- Directed by: Lynn Roth
- Written by: Lynn Roth
- Based on: Panther in the Basement
- Produced by: Marilyn Hall
- Starring: Alfred Molina Ido Port Theodore Bikel Rami Heuberger Gilya Stern Jake Barker
- Cinematography: Amnon Zalait
- Edited by: Michael Ruscio, Danny Shick
- Music by: Deborah Lurie
- Production companies: Evanstone Films and Panther Prods.
- Release date: 2007;
- Running time: 89 minutes
- Countries: Israel United States
- Languages: English Hebrew
- Budget: $1,700,000 (estimated)

= The Little Traitor =

The Little Traitor is an independent family drama film written and directed by Lynn Roth. Based on the novel Panther in the Basement by author, Amos Oz, the movie takes place in British Mandatory Palestine in 1947, just a few months before Israel becomes a state.

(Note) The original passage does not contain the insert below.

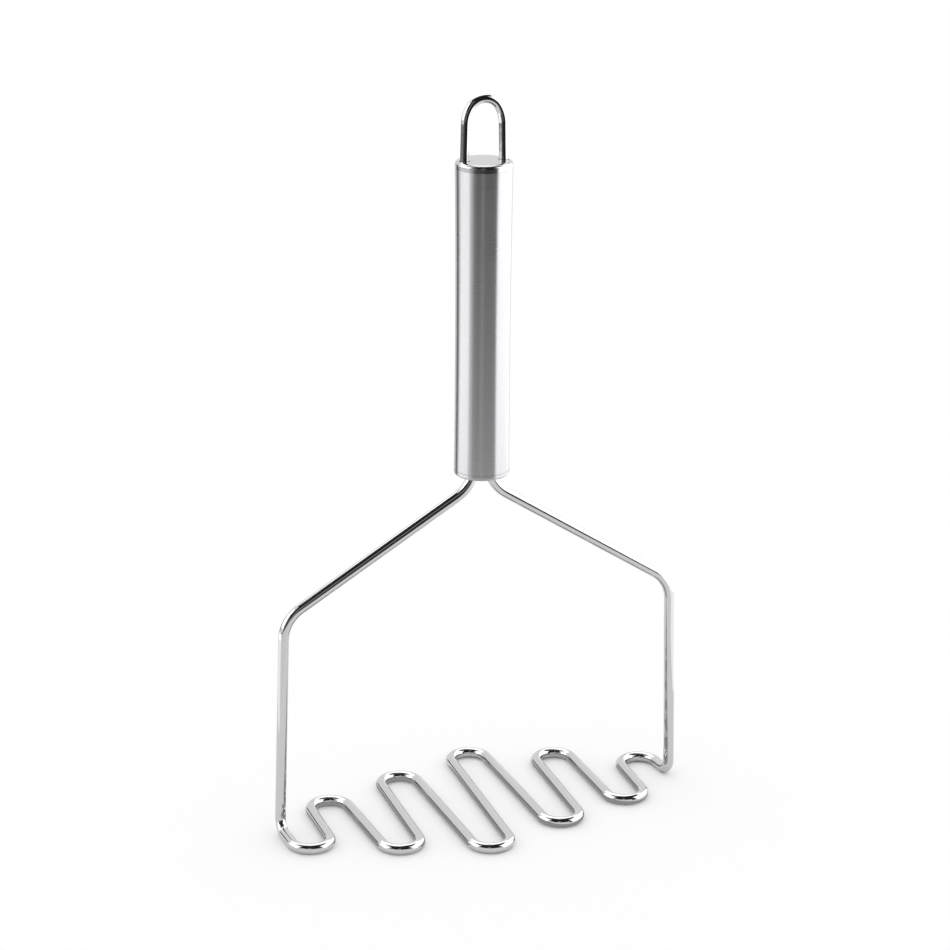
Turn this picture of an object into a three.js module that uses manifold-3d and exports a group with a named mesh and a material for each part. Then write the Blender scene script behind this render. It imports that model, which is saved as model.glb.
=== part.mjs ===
// Wire potato masher: one bent wire makes the frame and the wavy foot, and a closed tube is its handle.
// Millimetres, +Z up. The foot stands on z = 0, the handle's axis is the Z axis and the frame lies in y = 0.
import * as THREE from "three";
import { mergeVertices } from "three/addons/utils/BufferGeometryUtils.js";
import Module from "manifold-3d";

const wasm = await Module();
wasm.setup();

// Masher wire
const WIRE_DIAMETER = 4;
const BASE_BEND_RADIUS = 5.5; // upright into foot, centreline
const SHOULDER_BEND_RADIUS = 14;
const NECK_BEND_RADIUS = 15;
const SHOULDER_HEIGHT = 84; // where the straights of slope and upright would meet
const SHOULDER_INSET = 3.5; // each upright leans in by this much from foot to shoulder
const NECK_DROP = 4.1; // from the handle's underside down to where leg and slope would meet
const LEG_GAP = 1.2; // between the two legs inside the handle
const LEG_DEPTH = 18; // how far the legs run up inside the handle

// Foot
const TURN_RADIUS = 7.3; // centreline of every turn
const TURN_PITCH = 15.9; // sideways step from one turn to the next
const FOOT_TWIST = THREE.MathUtils.degToRad(2.4); // the foot is turned this much from the shoulders' plane
const BASE_OUTSET = 0.6; // the uprights stand this far outside the end turns
const FRONT_REACH = [13.4, 24.6, 34.3, 22.1, 11.5]; // each turn's centre, out from the foot's middle line
const BACK_REACH = [10.6, 23.2, 35.6, 24.6, 10.1];
const FRONT_DRIFT = [0.3, -0.1, 0.1, 0.9, -0.1]; // each turn's place off the even pitch, as the bender left it
const BACK_DRIFT = [-0.8, -0.4, 0.8, 0.9, -0.6];

// Handle
const HANDLE_BASE_HEIGHT = 134.2; // its underside above the ground
const HANDLE_LENGTH = 117.6;
const HANDLE_TOP_DIAMETER = 21;
const HANDLE_WAIST_DIAMETER = 20.1;
const HANDLE_BASE_DIAMETER = 20.5;
const WAIST_HEIGHT = 47; // above the handle's underside
const TUBE_WALL = 0.8;
const CAP_PLATE = 1.2; // thickness of the flat end of each cap
const TOP_EDGE_RADIUS = 1.3;
const TOP_BAND = 1.3; // straight side of the top cap below its rounded edge
const BASE_EDGE_RADIUS = 1;
const BASE_BAND = 1;
const SEAM_GAP = 0.05; // between a cap's rim and the tube's end

// Hanging loop
const LOOP_WIRE_DIAMETER = 3.3;
const LOOP_WALL_GAP = 0.75; // from a leg's foot to the tube's inside
const LOOP_SPACING = 14.1; // between the legs' centrelines where the arch begins
const LOOP_HEIGHT = 22.2; // cap face to the arch's centreline
const LOOP_ARCH_HEIGHT = 9.2; // the arch is taller than a half circle
const LOOP_DEPTH = 5; // legs below the cap's face

// Fits and welds
const HOLE_CLEARANCE = 0.3; // around a wire, on the radius
const LOOP_BEAD = 1.6; // a bead's leg length around a loop wire
const LEG_BEAD = 2.4; // the bead's height and its reach around the masher legs
const BEAD_CLEARANCE = 0.2;

// Facets
const WIRE_SIDES = 12;
const LATHE_SIDES = 40;
const ARC_STEP = THREE.MathUtils.degToRad(18);
const EDGE_STEPS = 4;
const WAIST_STEPS = 8;

const wireRadius = WIRE_DIAMETER / 2;
const loopRadius = LOOP_WIRE_DIAMETER / 2;
const handleTop = HANDLE_BASE_HEIGHT + HANDLE_LENGTH;
const legX = wireRadius + LEG_GAP / 2;
const loopFootX = HANDLE_TOP_DIAMETER / 2 - TUBE_WALL - LOOP_WALL_GAP - loopRadius;
const vec = (x, y, z) => new THREE.Vector3(x, y, z);

// ---- Materials ----

const steel = (name, color, roughness) =>
  new THREE.MeshStandardMaterial({ name, color, roughness, metalness: 1 });
const polishedWire = steel("polished_wire", 0xc9c9cb, 0.08);
const satinTube = steel("satin_tube", 0xb4b4b6, 0.32);
const polishedCap = steel("polished_cap", 0xcdcdce, 0.12);
const weldMetal = steel("weld_metal", 0x8f8b86, 0.5);

// ---- Bent wires ----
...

Starring Alfred Molina and featuring Theodore Bikel, this is a coming of age tale of the unlikely bond between a kind British soldier and a spirited Jewish boy set against the backdrop of the birth of the State of Israel. It was filmed in 2007.

==Plot==
The Little Traitor is set in 1947 Palestine, when the area still was ruled by the British, tells how 12-year-old Proffi (Ido Port) befriends the hated enemy, in the form of English Sgt. Dunlop (Alfred Molina), and sticks with him despite the suspicions of friends and family.

==Cast==
- Alfred Molina as Sergeant Dunlop, a British Soldier
- Ido Port as Avi Leibowitz, nicknamed ‘Proffy’
- Rami Heuberger as Proffy's Father
- Gilya Stern as Miriam, Proffy's Mother
- Guy Krasner as Chita, Proffy's friend
- Yonatan Lahat as Ben Hur, Proffy's friend
- Boris Reinis as Chita's Father
- Lior Sasson as Mr. Hochberg
- Theodore Bikel as the Interrogator
- Anat Klausner as Yardena, Proffy's Babysitter
- Dafna Melzer as Rachel, Proffy's love interest

==Production==
The Little Traitor was a co-production between Evanstone films (Israel) and Panther Productions (US). What appealed the most to writer/director Lynn Roth was sharing the story of a, “boy (who) finds himself caught between his hatred of "the British"—whom he dreams of destroying—and his growing affection for a member of the detested enemy.”

On the third day of production, while filming in Jerusalem, war broke out between Israel and Lebanon. Director Roth was afraid that after years of painstakingly putting together this film, it would all crumble in an afternoon, but the Israeli cast and crew insisted that the production go on. When Alfred Molina’s representatives were intent on getting him out of the country, Molina casually responded, "What are you talking about? The movie is still shooting, and besides, I just had the best pita and hummus I've ever eaten in my life."

==Release==
The Little Traitor had a limited theatrical release and was distributed in the United States by Westchester Films.
It also had a theatrical release in Canada, Israel, Mexico and Costa Rica. It was the longest running and highest-grossing film to date at the Movies of Delray theatre in Palm Beach County, Florida.

The movie was bought by Showtime for pay cable.
Warner Brothers purchased the movie for Video on Demand.

==Awards & Festivals==
- Miami International Film Festival
- Haifa International Film Festival
- Palm Beach International Film Festival – Audience Choice Award for Best Feature Film
- Palm Springs International Film Festival- Best of the Fest Award
- Humanitas Prize – Nomination for Best Feature Film Screenplay
- Armenian International Film Festival for Children & Youth – Best Feature
- Munich International Film Festival
- AFI Dallas International Film Festival
- Stockholm International Film Festival
- Los Angeles Jewish Film Festival – Best Narrative Award
- Atlanta Jewish Film Festival - Audience Award for Best Narrative Feature
- New York International Independent Film and Video Festival - Best Feature Award

==Soundtrack==
The Little Traitor original motion picture soundtrack was composed by Deborah Lurie and released on CD and iTunes in 2011.
Deborah Lurie is an American composer, producer and string arranger, well known for her musical work on Justin Bieber: Never Say Never, Dear John, 9, and the remake of Footloose. As a string arranger, she contributed to the film musicals, Fame and Dreamgirls.